* Start *

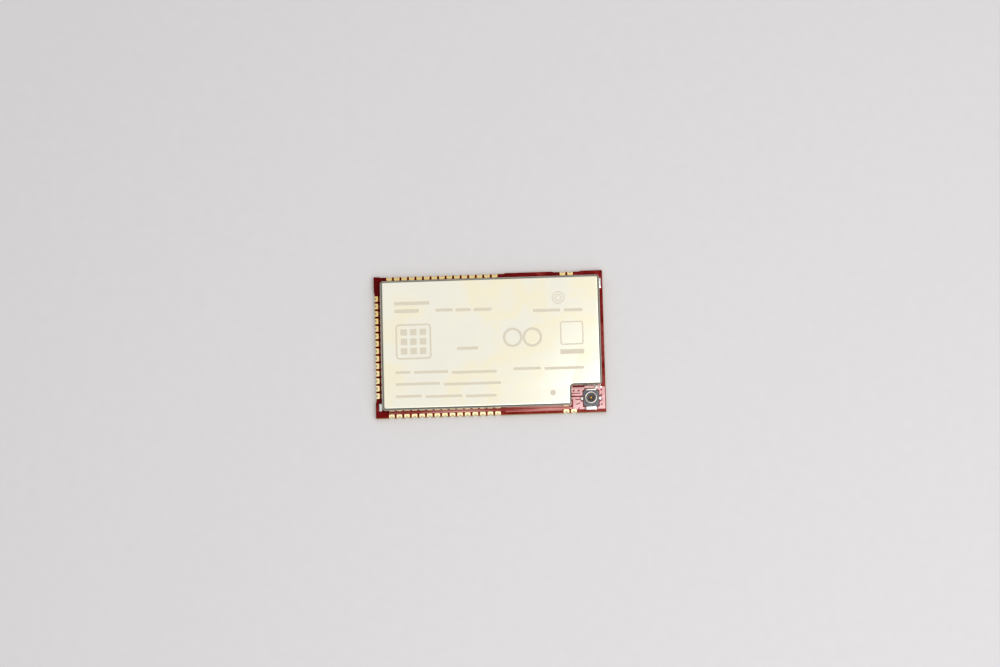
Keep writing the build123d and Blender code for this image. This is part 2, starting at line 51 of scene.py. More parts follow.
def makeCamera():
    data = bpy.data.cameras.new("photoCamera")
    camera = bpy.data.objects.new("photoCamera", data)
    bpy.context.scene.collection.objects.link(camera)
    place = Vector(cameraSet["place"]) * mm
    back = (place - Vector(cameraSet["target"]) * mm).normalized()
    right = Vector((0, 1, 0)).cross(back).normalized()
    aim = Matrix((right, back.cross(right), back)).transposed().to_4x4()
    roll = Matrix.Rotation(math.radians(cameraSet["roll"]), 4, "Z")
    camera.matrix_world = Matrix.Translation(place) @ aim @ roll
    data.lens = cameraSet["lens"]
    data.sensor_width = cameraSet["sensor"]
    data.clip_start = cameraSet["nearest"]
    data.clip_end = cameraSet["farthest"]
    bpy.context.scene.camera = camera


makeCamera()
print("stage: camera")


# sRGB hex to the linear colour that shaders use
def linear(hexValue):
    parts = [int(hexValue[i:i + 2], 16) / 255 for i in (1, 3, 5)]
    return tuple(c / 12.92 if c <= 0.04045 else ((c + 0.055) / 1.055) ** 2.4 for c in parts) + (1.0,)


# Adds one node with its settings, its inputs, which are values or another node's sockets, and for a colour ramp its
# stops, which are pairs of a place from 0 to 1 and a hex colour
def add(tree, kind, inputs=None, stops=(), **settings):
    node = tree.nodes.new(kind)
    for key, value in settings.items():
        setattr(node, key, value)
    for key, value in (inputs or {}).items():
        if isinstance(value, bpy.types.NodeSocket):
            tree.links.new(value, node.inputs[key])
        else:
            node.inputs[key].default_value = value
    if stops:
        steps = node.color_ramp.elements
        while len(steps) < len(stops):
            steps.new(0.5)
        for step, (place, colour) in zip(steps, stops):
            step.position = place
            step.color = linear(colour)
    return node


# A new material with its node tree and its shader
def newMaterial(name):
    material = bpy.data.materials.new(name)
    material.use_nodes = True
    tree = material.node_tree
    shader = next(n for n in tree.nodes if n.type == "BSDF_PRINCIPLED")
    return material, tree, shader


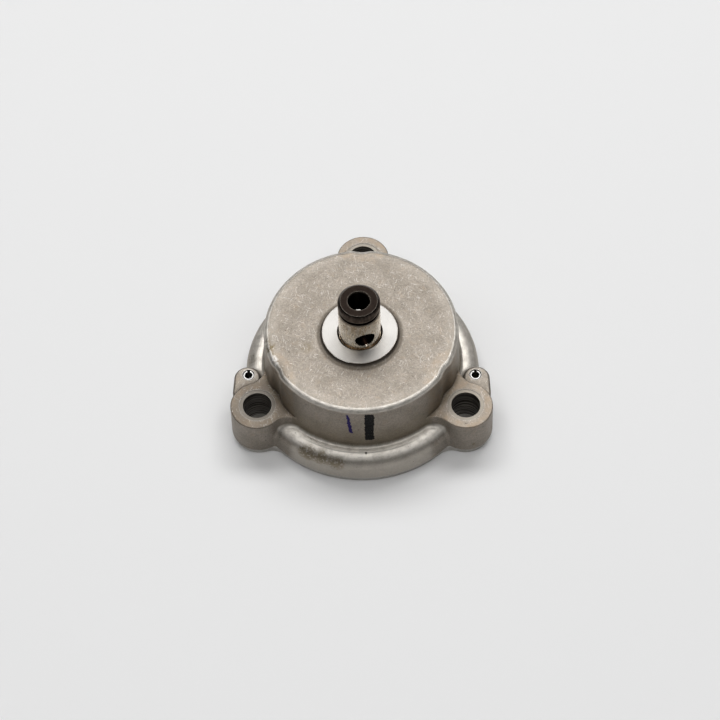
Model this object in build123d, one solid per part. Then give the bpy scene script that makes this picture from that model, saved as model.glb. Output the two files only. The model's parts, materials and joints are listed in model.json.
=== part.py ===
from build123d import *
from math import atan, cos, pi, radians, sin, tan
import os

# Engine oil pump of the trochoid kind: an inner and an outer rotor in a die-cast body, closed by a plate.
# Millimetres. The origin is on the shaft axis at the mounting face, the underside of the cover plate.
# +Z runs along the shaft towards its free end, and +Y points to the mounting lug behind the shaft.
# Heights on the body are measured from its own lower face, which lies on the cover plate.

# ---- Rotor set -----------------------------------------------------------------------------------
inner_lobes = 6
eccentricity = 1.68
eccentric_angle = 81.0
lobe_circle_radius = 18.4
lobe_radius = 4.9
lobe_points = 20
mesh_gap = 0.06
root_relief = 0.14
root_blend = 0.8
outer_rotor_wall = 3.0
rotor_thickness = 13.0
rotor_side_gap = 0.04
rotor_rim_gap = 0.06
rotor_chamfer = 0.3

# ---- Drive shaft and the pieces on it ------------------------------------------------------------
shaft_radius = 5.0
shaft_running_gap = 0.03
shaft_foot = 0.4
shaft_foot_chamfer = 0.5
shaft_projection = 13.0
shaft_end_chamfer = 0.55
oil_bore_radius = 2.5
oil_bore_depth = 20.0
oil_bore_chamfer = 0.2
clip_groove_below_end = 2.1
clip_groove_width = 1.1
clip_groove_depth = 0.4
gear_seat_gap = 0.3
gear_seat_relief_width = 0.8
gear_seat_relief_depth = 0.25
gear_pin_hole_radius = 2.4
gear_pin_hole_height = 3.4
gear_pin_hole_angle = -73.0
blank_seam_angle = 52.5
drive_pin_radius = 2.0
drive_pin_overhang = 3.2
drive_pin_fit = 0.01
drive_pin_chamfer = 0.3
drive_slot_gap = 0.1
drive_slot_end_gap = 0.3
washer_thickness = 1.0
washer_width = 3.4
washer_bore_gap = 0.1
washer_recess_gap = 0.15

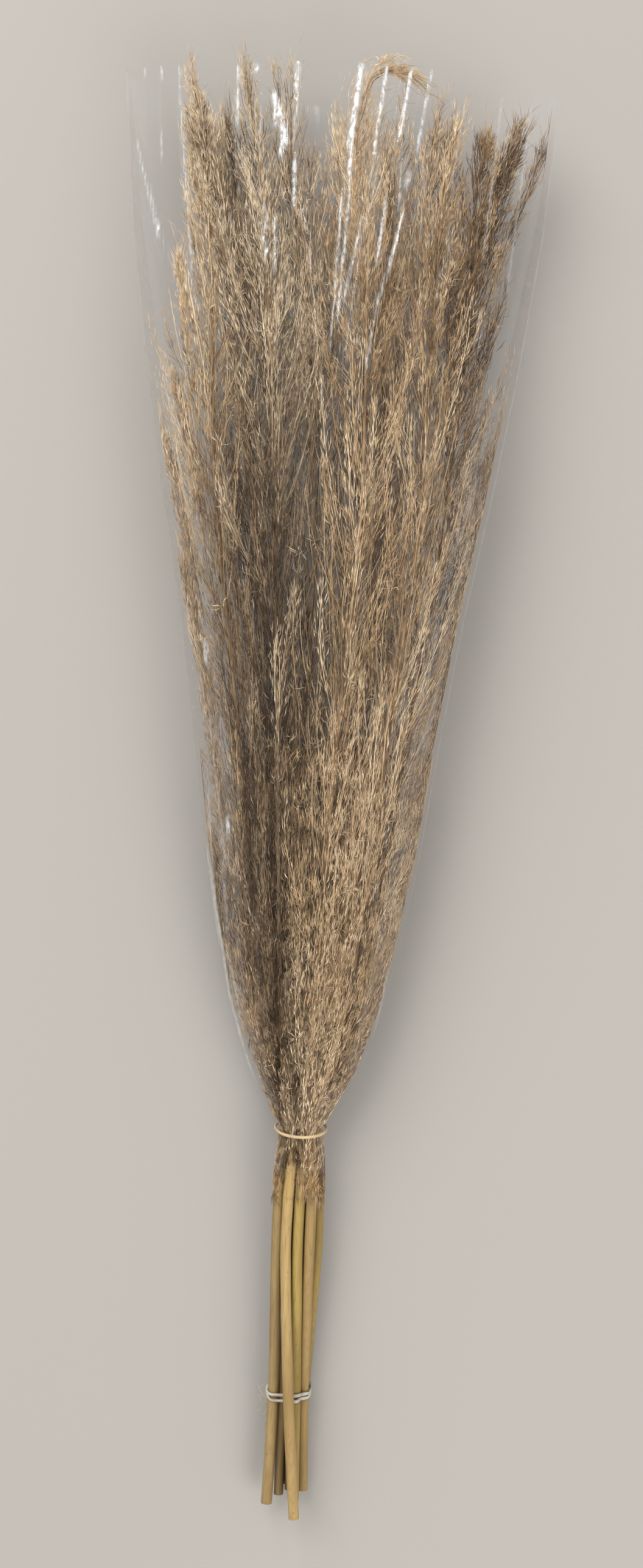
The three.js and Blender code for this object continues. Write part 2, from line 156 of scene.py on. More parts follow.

* End *

▶ [Task prompt]:
Restate every line of the data word for word.

▶ [Task result]:
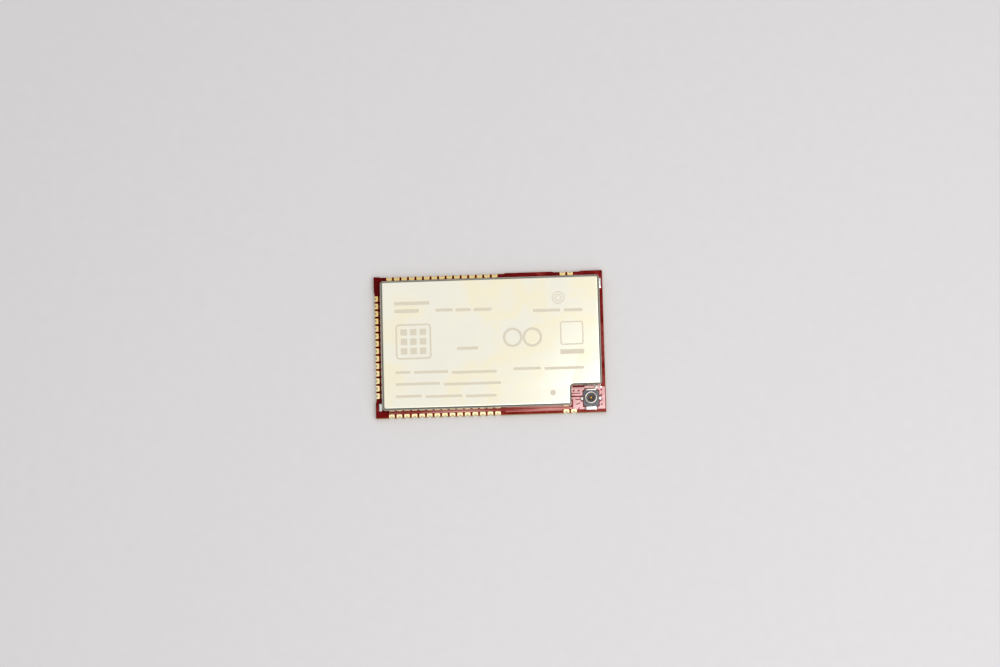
Keep writing the build123d and Blender code for this image. This is part 2, starting at line 51 of scene.py. More parts follow.
def makeCamera():
    data = bpy.data.cameras.new("photoCamera")
    camera = bpy.data.objects.new("photoCamera", data)
    bpy.context.scene.collection.objects.link(camera)
    place = Vector(cameraSet["place"]) * mm
    back = (place - Vector(cameraSet["target"]) * mm).normalized()
    right = Vector((0, 1, 0)).cross(back).normalized()
    aim = Matrix((right, back.cross(right), back)).transposed().to_4x4()
    roll = Matrix.Rotation(math.radians(cameraSet["roll"]), 4, "Z")
    camera.matrix_world = Matrix.Translation(place) @ aim @ roll
    data.lens = cameraSet["lens"]
    data.sensor_width = cameraSet["sensor"]
    data.clip_start = cameraSet["nearest"]
    data.clip_end = cameraSet["farthest"]
    bpy.context.scene.camera = camera


makeCamera()
print("stage: camera")


# sRGB hex to the linear colour that shaders use
def linear(hexValue):
    parts = [int(hexValue[i:i + 2], 16) / 255 for i in (1, 3, 5)]
    return tuple(c / 12.92 if c <= 0.04045 else ((c + 0.055) / 1.055) ** 2.4 for c in parts) + (1.0,)


# Adds one node with its settings, its inputs, which are values or another node's sockets, and for a colour ramp its
# stops, which are pairs of a place from 0 to 1 and a hex colour
def add(tree, kind, inputs=None, stops=(), **settings):
    node = tree.nodes.new(kind)
    for key, value in settings.items():
        setattr(node, key, value)
    for key, value in (inputs or {}).items():
        if isinstance(value, bpy.types.NodeSocket):
            tree.links.new(value, node.inputs[key])
        else:
            node.inputs[key].default_value = value
    if stops:
        steps = node.color_ramp.elements
        while len(steps) < len(stops):
            steps.new(0.5)
        for step, (place, colour) in zip(steps, stops):
            step.position = place
            step.color = linear(colour)
    return node


# A new material with its node tree and its shader
def newMaterial(name):
    material = bpy.data.materials.new(name)
    material.use_nodes = True
    tree = material.node_tree
    shader = next(n for n in tree.nodes if n.type == "BSDF_PRINCIPLED")
    return material, tree, shader


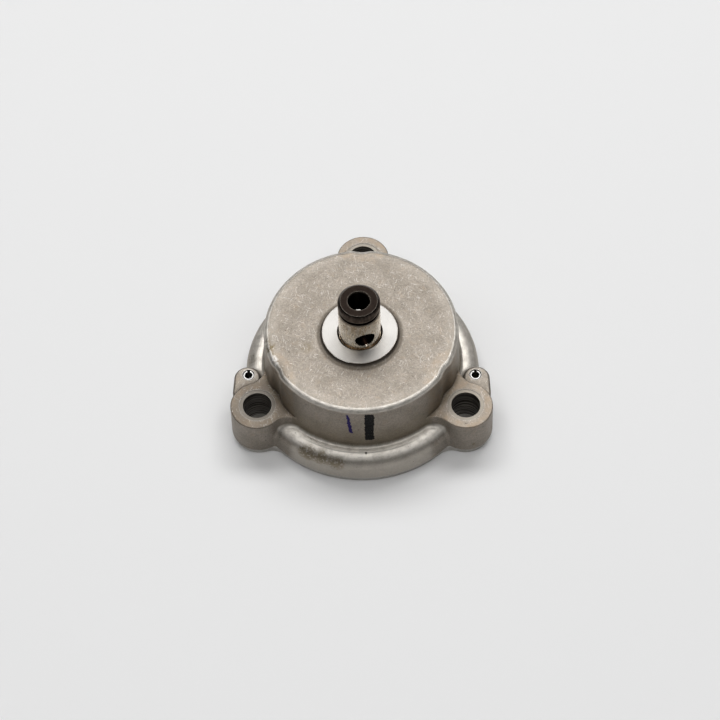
Model this object in build123d, one solid per part. Then give the bpy scene script that makes this picture from that model, saved as model.glb. Output the two files only. The model's parts, materials and joints are listed in model.json.
=== part.py ===
from build123d import *
from math import atan, cos, pi, radians, sin, tan
import os

# Engine oil pump of the trochoid kind: an inner and an outer rotor in a die-cast body, closed by a plate.
# Millimetres. The origin is on the shaft axis at the mounting face, the underside of the cover plate.
# +Z runs along the shaft towards its free end, and +Y points to the mounting lug behind the shaft.
# Heights on the body are measured from its own lower face, which lies on the cover plate.

# ---- Rotor set -----------------------------------------------------------------------------------
inner_lobes = 6
eccentricity = 1.68
eccentric_angle = 81.0
lobe_circle_radius = 18.4
lobe_radius = 4.9
lobe_points = 20
mesh_gap = 0.06
root_relief = 0.14
root_blend = 0.8
outer_rotor_wall = 3.0
rotor_thickness = 13.0
rotor_side_gap = 0.04
rotor_rim_gap = 0.06
rotor_chamfer = 0.3

# ---- Drive shaft and the pieces on it ------------------------------------------------------------
shaft_radius = 5.0
shaft_running_gap = 0.03
shaft_foot = 0.4
shaft_foot_chamfer = 0.5
shaft_projection = 13.0
shaft_end_chamfer = 0.55
oil_bore_radius = 2.5
oil_bore_depth = 20.0
oil_bore_chamfer = 0.2
clip_groove_below_end = 2.1
clip_groove_width = 1.1
clip_groove_depth = 0.4
gear_seat_gap = 0.3
gear_seat_relief_width = 0.8
gear_seat_relief_depth = 0.25
gear_pin_hole_radius = 2.4
gear_pin_hole_height = 3.4
gear_pin_hole_angle = -73.0
blank_seam_angle = 52.5
drive_pin_radius = 2.0
drive_pin_overhang = 3.2
drive_pin_fit = 0.01
drive_pin_chamfer = 0.3
drive_slot_gap = 0.1
drive_slot_end_gap = 0.3
washer_thickness = 1.0
washer_width = 3.4
washer_bore_gap = 0.1
washer_recess_gap = 0.15

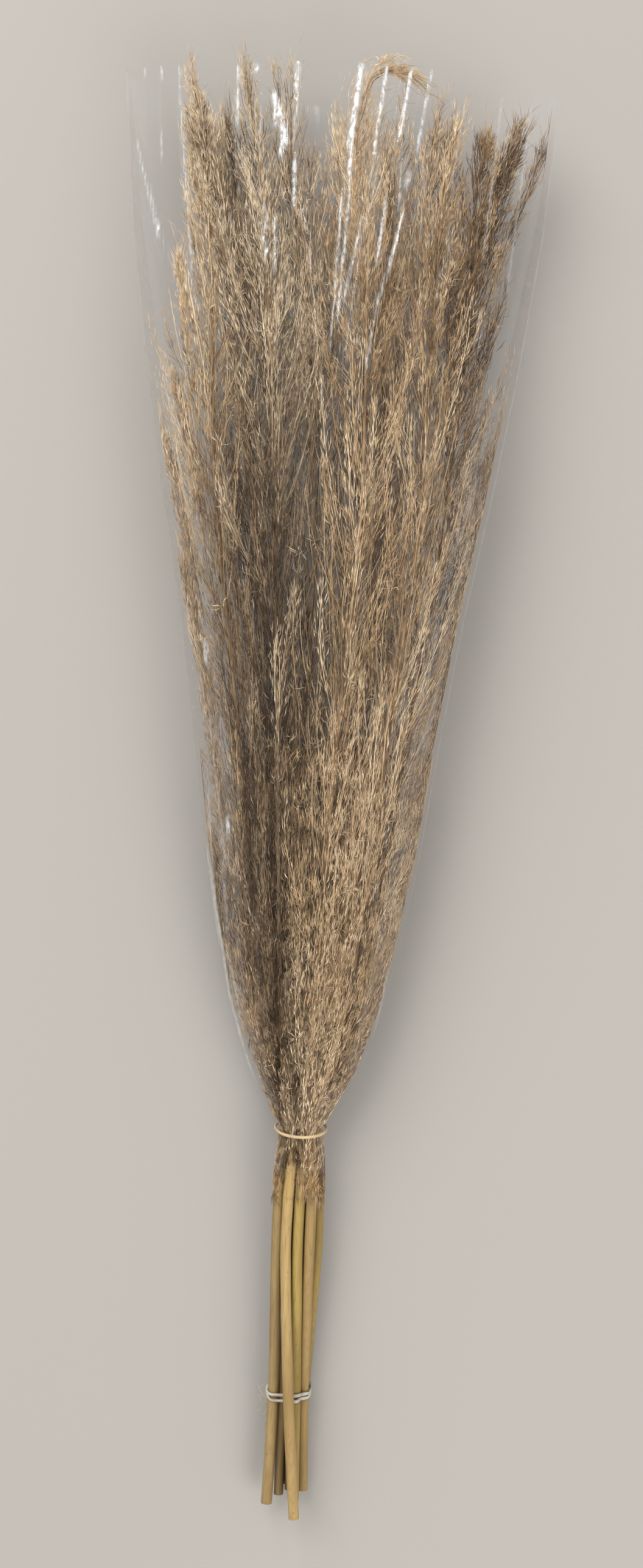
The three.js and Blender code for this object continues. Write part 2, from line 156 of scene.py on. More parts follow.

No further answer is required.